The Supreme Court heard oral arguments Wednesday on the constitutionality of Arizona’s 2010 immigration enforcement law. If upheld, SB 1070 would require local police in most circumstances to determine the immigration status of anyone they stop based only on a reasonable suspicion that the person is unlawfully in this country. It would also compel residents to carry their immigration papers at all times and create state immigration crimes distinct from what is covered by federal law. A few other states, such as Alabama and Georgia, and some cities have passed similar laws, and many more may consider such laws if the Supreme Court finds Arizona’s law to be constitutional.

The primary legal debate in U.S. v. Arizona focuses on the issue of whether a state government can engage in immigration enforcement without the explicit consent of the federal government. The state of Arizona argues that its measure simply complements federal enforcement, while the federal government argues that Arizona’s law undermines national authority and that immigration enforcement is an exclusively federal responsibility.

Missing from this important legal debate, however, is the larger question of why states and localities are getting involved in immigration enforcement in the first place. The conventional wisdom on these policies is that federal inaction, combined with demographic pressures from immigration, have left these states and cities little choice but to act. According to this logic, new immigrants, especially illegal immigrants, are causing cultural and economic upheavals in places unaccustomed to such transformations. Consequently, laws like Arizona’s SB 1070 and Alabama’s HB 56 are seen as natural and inevitable responses.

These reasons, however, do not stand up to empirical investigation. In our new systematic study of these state and local immigration laws, the data show that commonly assumed factors — e.g., the growth of immigrant populations, immigrant-caused economic stress, prevalence of Spanish speakers and overcrowded housing — make no significant difference in the proposal or passage of these restrictive immigration laws.

By contrast, political partisanship consistently predicts when and where states and localities will introduce restrictive immigration laws, with Republican-heavy areas especially likely to do so. For instance, restrictive ordinances are 93 percent more likely to pass in Republican counties than in Democratic ones. At the state level, there is a 47 percent difference between Republican-heavy states and Democrat-heavy states.

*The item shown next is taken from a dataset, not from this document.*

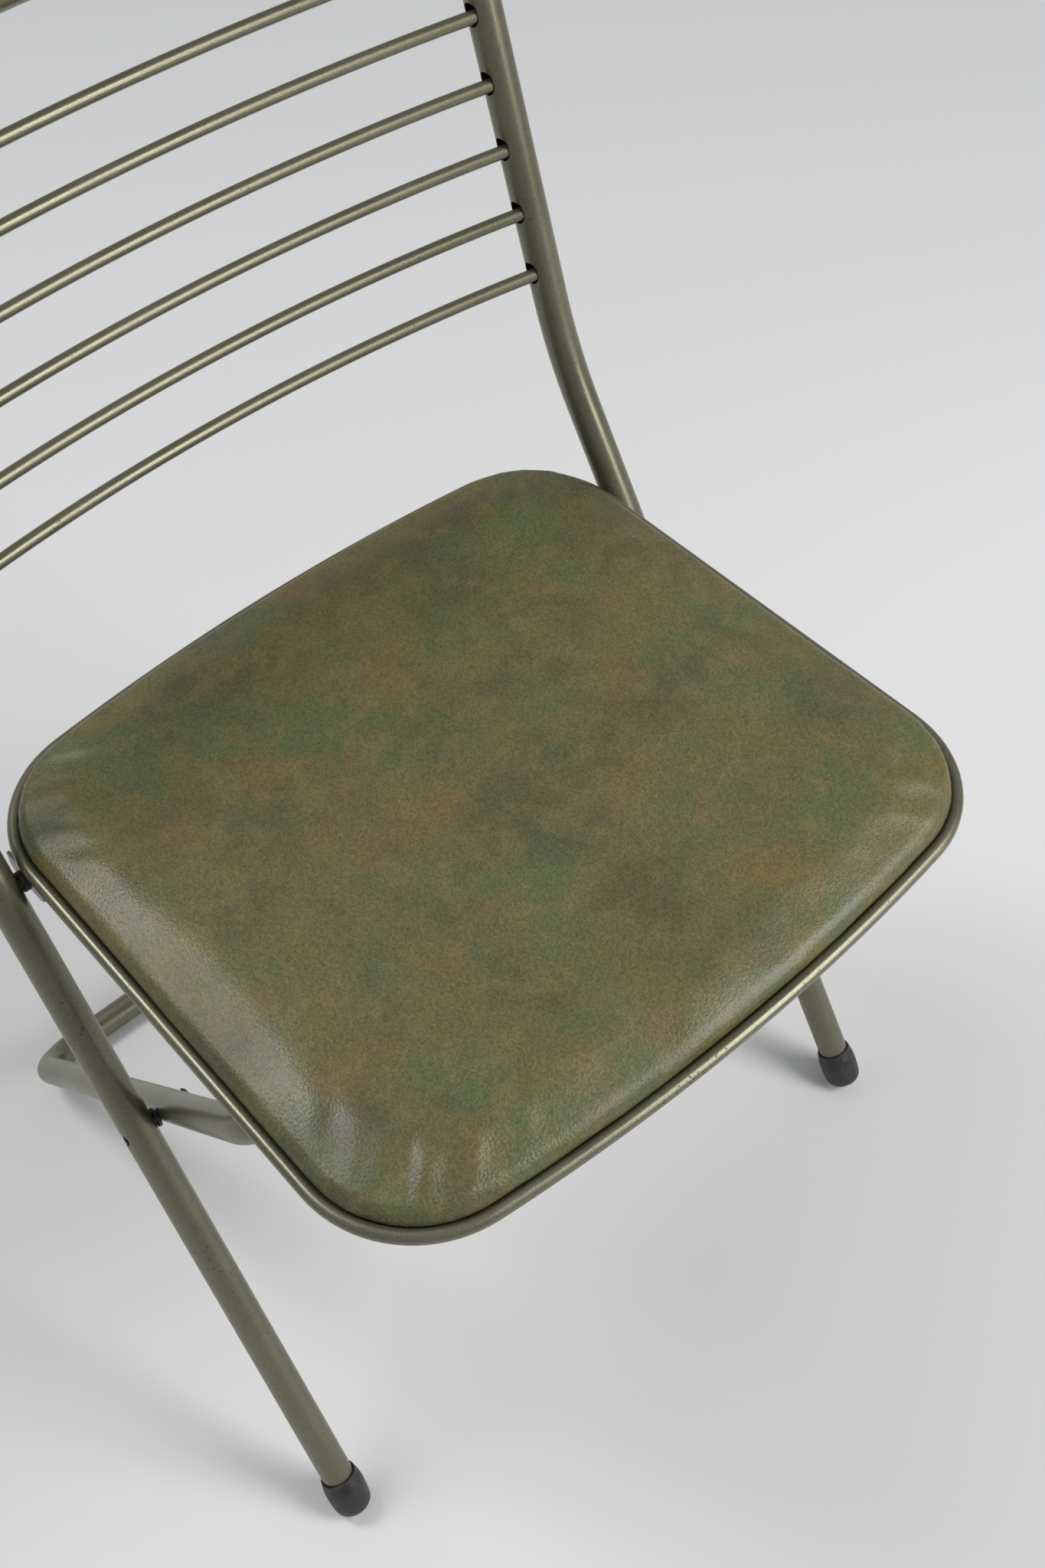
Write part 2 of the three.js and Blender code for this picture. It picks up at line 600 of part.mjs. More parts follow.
// Each side's own pieces. The left side is the right side mirrored.
for (const [side, sign] of [['right', 1], ['left', -1]]) {
  const half = new THREE.Group();
  half.scale.x = sign;
  open.add(half);
  addPiece(half, `foot_tip_${side}`, footTip(), blackRubber);
  addPiece(half, `crossing_rivet_${side}`, pivotRivet(crossing, rearInnerFace - GAP), darkSteel);
  addPiece(half, `crossing_washer_${side}`,
    washer(crossing, rearOuterFace + GAP, crossing.x - MAIN_TUBE / 2 - GAP), blackRubber);
  addPiece(half, `seat_rivet_${side}`, pivotRivet(seatPivot, lugInnerFace - GAP), darkSteel);
  addPiece(half, `seat_washer_${side}`,
    washer(seatPivot, lugOuterFace + GAP, seatPivot.x - MAIN_TUBE / 2 - GAP), blackRubber);
  addPiece(half, `seat_lug_${side}`, seatLug(), olivePaint);
  addPiece(half, `bar_stop_${side}`, barStop(), olivePaint);
  for (const [place, end] of [['front', -1], ['rear', 1]]) {
    const screw = addPiece(half, `pad_screw_${place}_${side}`, padScrew(), zincSteel);
    screw.position.set(screwAcross, end * screwAlong, 0);
  }
}

// The open chair reaches from the seat's front edge to the back of the top rail's bow.
chair.updateMatrixWorld(true);
const reach = new THREE.Box3().setFromObject(open, true);
open.position.y = -(reach.min.y + reach.max.y) / 2;

export default chair;
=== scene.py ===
# %% [markdown]
# # A folding chair of bent steel tube
#
# The chair comes in as a finished CAD model, in metres: it stands on the floor, X is to the right and the
# front looks towards -Y. Its shapes are plain there. In this lesson each piece is modelled again with the
# detail that the real one shows, at the place that the CAD model gives, and gets its own finish.

# %% Load the CAD model
import math

import bmesh
import bpy
from mathutils import Matrix, Vector


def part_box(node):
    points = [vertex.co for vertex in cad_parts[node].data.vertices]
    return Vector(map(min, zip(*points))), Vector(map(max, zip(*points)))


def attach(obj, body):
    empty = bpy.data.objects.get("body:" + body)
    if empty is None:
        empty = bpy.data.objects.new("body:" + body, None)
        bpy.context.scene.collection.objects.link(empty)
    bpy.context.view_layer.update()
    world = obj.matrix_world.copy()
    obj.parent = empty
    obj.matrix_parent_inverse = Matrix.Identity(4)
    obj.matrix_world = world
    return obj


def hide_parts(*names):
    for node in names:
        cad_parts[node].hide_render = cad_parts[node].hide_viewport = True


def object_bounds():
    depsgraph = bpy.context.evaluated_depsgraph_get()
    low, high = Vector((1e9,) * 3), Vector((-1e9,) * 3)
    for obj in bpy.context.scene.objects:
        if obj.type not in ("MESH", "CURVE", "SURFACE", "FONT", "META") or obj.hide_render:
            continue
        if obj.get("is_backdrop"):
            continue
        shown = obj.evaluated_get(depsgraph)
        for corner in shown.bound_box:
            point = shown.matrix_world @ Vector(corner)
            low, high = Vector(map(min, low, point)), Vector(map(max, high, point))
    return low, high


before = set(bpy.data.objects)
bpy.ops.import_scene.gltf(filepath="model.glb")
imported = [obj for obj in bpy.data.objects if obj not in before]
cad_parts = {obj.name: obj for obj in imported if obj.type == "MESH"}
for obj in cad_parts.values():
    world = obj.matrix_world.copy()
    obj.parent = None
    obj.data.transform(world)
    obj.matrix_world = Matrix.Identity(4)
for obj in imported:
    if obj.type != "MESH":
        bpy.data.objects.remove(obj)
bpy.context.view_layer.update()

MM = 0.001
GAP = 0.3 * MM
ACROSS = Vector((1, 0, 0))
UP = Vector((0, 0, 1))

# %% [markdown]
# ## The camera
#
# The view looks down on the seat from the front left, with a hair of roll. The camera's three own
# directions are worked out from two angles, and its matrix is built from them, so that nothing depends on
# the order of turns.

# %% Place the camera
AZIMUTH = math.radians(-40.565)
ELEVATION = math.radians(52.154)
ROLL = math.radians(-1.427)

towards_camera = Vector((
    math.sin(AZIMUTH) * math.cos(ELEVATION),
    -math.cos(AZIMUTH) * math.cos(ELEVATION),
    math.sin(ELEVATION),
))
level = Vector((math.cos(AZIMUTH), math.sin(AZIMUTH), 0))
upright = towards_camera.cross(level)
camera_right = level * math.cos(ROLL) + upright * math.sin(ROLL)
camera_up = upright * math.cos(ROLL) - level * math.sin(ROLL)

bpy.ops.object.camera_add(location=(-0.39494, -0.55085, 1.24773))
camera = bpy.context.object
camera.name = "camera"
camera.data.lens = 44.717
camera.data.sensor_width = 36
turn = Matrix((camera_right, camera_up, towards_camera)).transposed()
camera.rotation_euler = turn.to_euler()
bpy.context.scene.camera = camera
print("camera at", [round(c, 3) for c in camera.location], "lens", camera.data.lens)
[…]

Restrictionist and anti-illegal immigrant activist groups, such as NumbersUSA, the Federation for American Immigration Reform and rising stars in the Republican Party, such as Kansas Secretary of State Kris Kobach, choose venues for immigration enforcement schemes that are politically receptive to immigration restriction. These places — like Valley Park, Mo., and the state of Alabama — are not necessarily areas that have experienced the greatest increases in immigration or immigrant-induced social and economic problems. However, these jurisdictions are mostly Republican, where sympathetic elected officials can fast-track restrictive bills and where primary voters can be counted on to push for legislative action on immigration.

Undoubtedly, Arizona is heavily Republican and has experienced great increases in immigration. However, other border states with even greater increases in their illegal immigrant populations, such as New Mexico and Texas, have not passed similar laws. Furthermore, our larger systematic analysis of 25,000 municipalities and all 50 states found that partisanship-based explanations more accurately account for these laws, including Arizona’s.

Meanwhile, states and localities with much higher proportions and populations of legal and illegal immigrants have either taken no action on immigration or have passed laws helping to integrate and accommodate their immigrant populations. For example, California and Illinois allow students here unlawfully to pay in-state tuition at public universities, and have barred the state, its counties and its cities from requiring employers to participate in E-Verify, an electronic federal employment verification system.

Why are our findings consequential for what is happening in Arizona and elsewhere? Our political model shows these laws should not be understood as natural and inevitable responses to the new geography of immigration. These state and local laws do not arise out of economic or social necessity.

Instead, they are mostly, if not always, pre-designed “solutions” in search of immigration “problems.” Indeed, the same individual — Kansas’ Kobach — has helped design some of the bills, which were presented as model legislation to places where they were likely to be passed. These have proved appealing in states such as Alabama and Mississippi, which have relatively low immigrant populations and where immigration does not pose a significant public policy problem.

Consistent with the trial and appellate court decisions in the case, the Supreme Court will likely also rule that federal law preempts SB 1070. But such an outcome would not mean the end of state and local attempts to participate in immigration enforcement. Future public and judicial evaluations of these laws should recognize them for what they are: political gamesmanship and not rational or useful public policy.

Pratheepan Gulasekaram is an assistant professor of law at Santa Clara University, and Karthick Ramakrishnan is an associate professor of political science at UC Riverside. They are completing a book on the rise of state and local immigration laws in the United States. They wrote this for the Los Angeles Times.